It is no secret that partisan polarization has reached unprecedented heights. A new NBC/Wall Street Journal poll found that 80 percent of Americans believe America is a divided nation, while 90 percent think today’s political divisions are a serious problem. From immigration to gun laws to health care, those of competing political parties and ideologies have been more vocally at odds with each other than they have been in decades.
This disunity correlates directly with the current deadlock in the legislative branch, which seems to be the leading factor of Congress’ mere 15 percent approval rating with the American people — a number that, given current trends, is on pace to get worse, not better.
With the House of Representatives moving to Democrat control, where do we go from here? How can policymakers prevent this tension and inaction from increasing even further in size and scope? The easiest solution would be for more members of Congress to begin acting more like Sen.

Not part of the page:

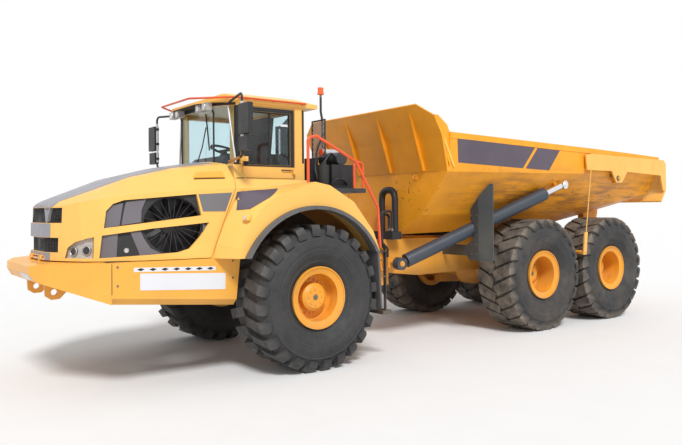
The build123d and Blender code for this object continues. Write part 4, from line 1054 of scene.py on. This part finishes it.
@dataclass
class Nose:
    """Grey stripe over the hood and down the nose, and the bars of its openings."""

    shop: Shop
    rows: tuple[Triple, ...] = ((1.54, 1.705, 0.545), (1.87, 2.04, 0.585))
    stripe: Points = ((2.862, 0.43), (2.62, 0.50), (1.9, 0.63), (0.98, 0.68))
    patches: tuple[tuple[float, float, float, float], ...] = (
        (-0.42, 0.42, 2.045, 2.066), (-0.42, 0.42, 1.710, 1.865), (-0.42, 0.42, 1.520, 1.537),
        (-0.135, 0.135, 1.452, 1.517), (0.265, 0.42, 1.452, 1.517), (-0.42, -0.305, 1.452, 1.517))
    bar_count: int = 41
    bar_levels: tuple[float, ...] = (0.12, 0.37, 0.63, 0.88)
    bar_radius: float = 0.0055
    bar_depth: float = 0.034

    def build(self) -> None:
        """Build the stripe and the bars."""
        skin = Skin("hood")
        outline = [*self.stripe, *((x, -y) for x, y in reversed(self.stripe))]
        self.shop.sheet("nose_stripe_top", "hood", "stripe_grey", skin, self.shop.flat(outline), Look.Z, 1,
                        0.005, 0.045)
        front = self.shop.piece("nose_stripe_front", "hood", "stripe_grey")
        for y0, y1, low, high in self.patches:
            front.lay(skin, [(y0, low), (y1, low), (y1, high), (y0, high)], Look.X, 1, 0.0045, 0.03)
        front.done()
        bars = self.shop.piece("nose_bars", "hood", "plastic_black")
        for low, high, reach in self.rows:
            self.bars(bars, skin, low, high, reach)
        bars.done()

    def bars(self, piece: Piece, skin: Skin, low: float, high: float, reach: float) -> None:
        """Upright and level bars behind one opening, along the hood's own curve.

        Args:
            piece: piece that takes the bars.
            skin: the hood's surface.
            low: height of the opening's lower edge.
            high: height of its upper edge.
            reach: half width of the opening.
        """
        back = Vector((-1, 0, 0))
        last = self.bar_count - 1
        stations = [reach * (2 * i / last - 1) * 0.985 for i in range(self.bar_count)]
        feet, heads = ([skin.ahead(y, z)[0] + back * self.bar_depth for y in stations]
                       for z in (low - 0.006, high + 0.006))
        for foot, head in zip(feet, heads):
            piece.tube([foot, head], self.bar_radius, 6)
        for share in self.bar_levels:
            piece.tube([foot.lerp(head, share) + back * 0.008 for foot, head in zip(feet, heads)],
                       self.bar_radius, 6)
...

Mike Lee, R-Utah.
Very rarely will one hear Lee provide heated partisan rhetoric on sanctuary cities, Obamacare or the national anthem. That’s because rather than worrying about making headlines on cable news, Utah’s senior senator chooses to focus on the issues he feels he can move in our nation’s capital to have a positive impact on his state. Usually, these matters are apolitical in nature, providing plenty of opportunities to work across the aisle and muster enough votes to move legislation across the finish line.
Take conservation policy, for example. Lee understands that, rather than helping Utah’s farmers and ranchers protect the Beehive State’s beautiful terrain, current conservation law has instead wasted over $1 billion on pet government infrastructure projects. Never one to run away from a problem, and recognizing that this issue of crony capitalism and government overreach issue appeals to Democrats as much as it does Republicans, Lee worked with Sen. Cory Booker, D-N.J., to introduce the EQIP Improvement Act, a bill that has the support of everyone from right-wing think tanks to left-wing environmental groups. This bill will readjust funding priorities to ensure fairness and accountability — a major win for Utah’s farmers that would not have been possible without Lee’s astute evaluation of the political landscape.

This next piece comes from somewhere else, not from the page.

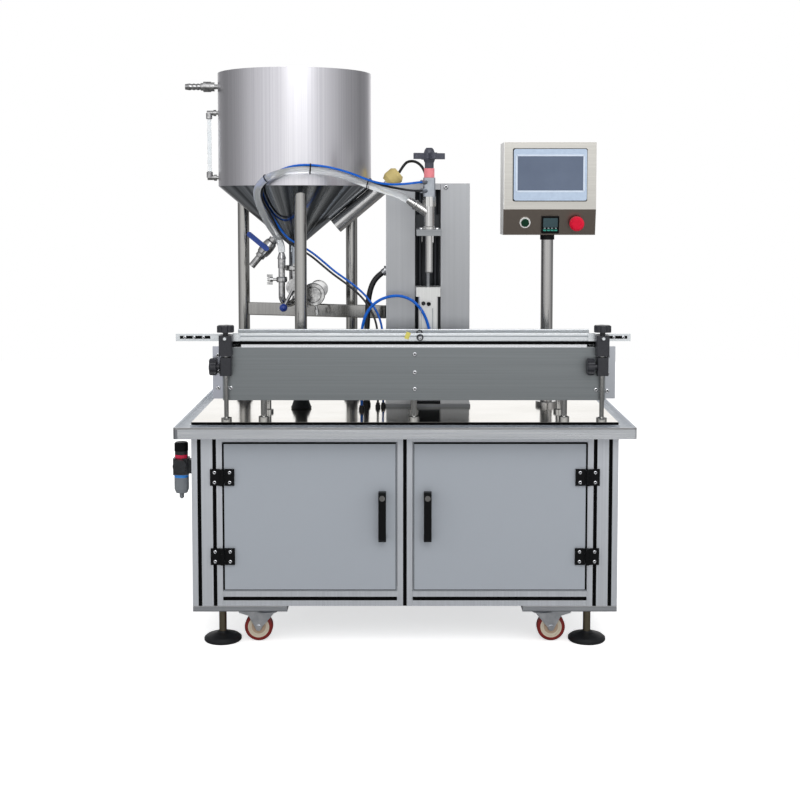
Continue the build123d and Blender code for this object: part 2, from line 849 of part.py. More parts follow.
# Product valve: three ports round a rotor that turns about Y. The hopper feeds the top port,
# the metering cylinder sits on the right one, and the lower one leads to the filling hose.
valve_z = 930.0
valve_r = 25.0
valve_bore_r = 18.0
valve_front_y = 22.0
valve_l = 80.0
valve_back_t = 6.0
feed_r = 11.0
meter_x = -262.0
meter_z = 910.0
meter_r = 28.0
meter_body_r = 26.0
meter_cap_r = 23.0
meter_bore_r = 24.0
meter_front_y = 4.0
meter_l = 266.0
meter_wall = 8.0
meter_flange_at = 8.0
meter_rod_r = 6.0
riser_x = hopper_x - 38.0
riser_y = hopper_y - 26.0
riser_r = 9.5
riser_top_z = 1031.0
riser_barb_l = 46.0
riser_barb_r = 7.5
riser_barb_bore = 5.0
side_port_r = 13.0
u_bend_drop = 24.0
riser_clamp_z = 952.0
riser_bead = 0.8
valve_top_z = neck_bottom_z - seat_gap
u_bend_r = sqrt((hopper_x - riser_x) ** 2 + (hopper_y - riser_y) ** 2) / 2 - 0.1
u_bend_z = valve_z - valve_r - u_bend_drop
barb_root_z = riser_top_z - riser_barb_l
with BuildPart() as product_valve:
    body_front = (hopper_x, valve_front_y, valve_z)
    body_back = (hopper_x, valve_front_y + valve_l, valve_z)
    body = round_bar(body_front, body_back, valve_r)
    top_port = turned(
        (hopper_x, hopper_y, 0),
        (0, 0, 1),
        [
            (neck_r, valve_z),
            (neck_r, valve_top_z - neck_flange_h),
            (neck_flange_r, valve_top_z - neck_flange_h),
            (neck_flange_r, valve_top_z),
        ],
    )
    add([body, top_port])
    u_points = [
        (hopper_x, hopper_y, valve_z - valve_r + 8),
        (hopper_x, hopper_y, u_bend_z),
        (riser_x, riser_y, u_bend_z),
        (riser_x, riser_y, barb_root_z),
    ]
    with BuildLine():
        FilletPolyline(*u_points, radius=u_bend_r)
    with BuildSketch(Plane(origin=u_points[0], z_dir=(0, 0, -1))):
        Circle(riser_r)
    sweep()
    riser = turned(
        (riser_x, riser_y, barb_root_z),
        (0, 0, 1),
        [
            (riser_r, 0),
            (11, 0),
            (11, 26),
            (13, 28),
            (riser_barb_r, riser_barb_l),
            (riser_barb_bore, riser_barb_l),
            (riser_barb_bore, 30),
            (0, 30),
        ],
    )
    side_port = round_bar((hopper_x, hopper_y, valve_z), (meter_x, hopper_y, meter_z), side_port_r)
    bead = turned(
        (riser_x, riser_y, riser_clamp_z),
        (0, 0, 1),
        [(riser_r + riser_bead, -neck_flange_h), (riser_r + riser_bead, neck_flange_h)],
    )
    add([riser, side_port, bead])
    meter_front = (meter_x, meter_front_y, meter_z)
    meter_back = (meter_x, meter_front_y + meter_l, meter_z)
    add(round_bar(meter_front, meter_back, meter_body_r + weld_gap), mode=Mode.SUBTRACT)
    rotor_space = round_bar(
        (hopper_x, valve_front_y - 1, valve_z),
        (hopper_x, valve_front_y + valve_l - valve_back_t, valve_z),
        valve_bore_r,
    )
    feed = round_bar((hopper_x, hopper_y, valve_z), (hopper_x, hopper_y, valve_top_z), feed_r)
    add([rotor_space, feed], mode=Mode.SUBTRACT)
keep(product_valve.part, "product_valve")

# Rotor of the valve with its handle and ball
ball_r = 11.5
handle_r = 5.0
handle_end = Vector(-348.0, valve_front_y - 16, 872.0)
plug_front_y = valve_front_y + 4
plug_l = valve_l - 2 * valve_back_t
plug_way_r = 12.0
rotor_stem_r = 8.0
stem_front_y = plug_front_y - 28
with BuildPart() as valve_rotor:
    with BuildSketch(Plane(origin=(hopper_x, plug_front_y, valve_z), x_dir=(1, 0, 0), z_dir=(0, 1, 0))):
        Circle(valve_bore_r - slide_play)
    extrude(amount=plug_l)
    with BuildSketch(at(hopper_x, hopper_y, valve_z - valve_r)):
        Circle(plug_way_r)
    extrude(amount=2 * valve_r, mode=Mode.SUBTRACT)
    with BuildSketch(Plane(origin=(hopper_x, stem_front_y, valve_z), x_dir=(1, 0, 0), z_dir=(0, 1, 0))):
        Circle(rotor_stem_r)
    extrude(amount=plug_front_y - stem_front_y)
    add(round_bar((hopper_x, handle_end.Y, valve_z), handle_end, handle_r))
    with Locations(Location(handle_end, (90, 0, 0))):
        Sphere(ball_r)
keep(valve_rotor.part, "valve_rotor")

# Metering cylinder, open at its back for the drive rod of the piston
with BuildPart() as metering_cylinder:
    meter_profile = [
        (meter_cap_r - 2, 0),
        (meter_cap_r, 2),
        (meter_cap_r, meter_flange_at - neck_flange_h),
        (meter_r, meter_flange_at - neck_flange_h),
        (meter_r, meter_flange_at + neck_flange_h),
        (meter_body_r, meter_flange_at + neck_flange_h),
        (meter_body_r, meter_l - 12),
        (meter_r, meter_l - 12),
        (meter_r, meter_l),
        (meter_rod_r + slide_play, meter_l),
        (meter_rod_r + slide_play, meter_l - meter_wall),
        (meter_bore_r, meter_l - meter_wall),
        (meter_bore_r, meter_wall),
        (0, meter_wall),
    ]
    add(turned((meter_x, meter_front_y, meter_z), (0, 1, 0), meter_profile))
keep(metering_cylinder.part, "metering_cylinder")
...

Perhaps the best example of Lee making the finding of common ground a priority is work that he accomplishes as chairman of the Senate Antitrust Subcommittee. Seemingly recognizing how much both sides of the political aisle have come to detest corporate monopolists that utilize government power for personal gain, he has gone full-speed ahead working with Democrats, particularly Ranking Member Amy Klobuchar, D-Minn., to get to the bottom of abuse issues affecting his constituents.
This autumn, Lee questioned the Department of Justice on its review of ASCAP and BMI, two music licensing monopolists that, as indicated by a number of small business in Utah, have a history of abusing their market power. Knowing that a coalition of Democrats, including Klobuchar, Booker, Patrick Leahy, D-Vt., and Richard Blumenthal, D-Conn., have expressed concern over this issue, Lee took it upon himself to bring it to the forefront of the Judiciary Committee’s agenda so that they could all work together in protecting their constituents from ASCAP and BMI’s abuse.
These behind-the-scenes issues don’t have the clout to make national news headlines, but they’re the ones that matter most to everyday people. While cutting through the partisan news circus might not make one a star on Fox News or MSNBC, it’s what it takes to be a true leader, and it’s the only way Washington can get things done when dealing with a divided power structure in our nation’s capital.
Hopefully, this congressional session, more Washington politicians will learn from Sen. Lee and begin to adapt his strategy of presenting legislative ideas in a more tempered, common-sense way. The health of our political system will depend on it.
Greg Young, Bandera, Texas, is host of a nationally syndicated radio show, “Chosen Generation Radio,” heard on Utah’s KYAH 540 AM.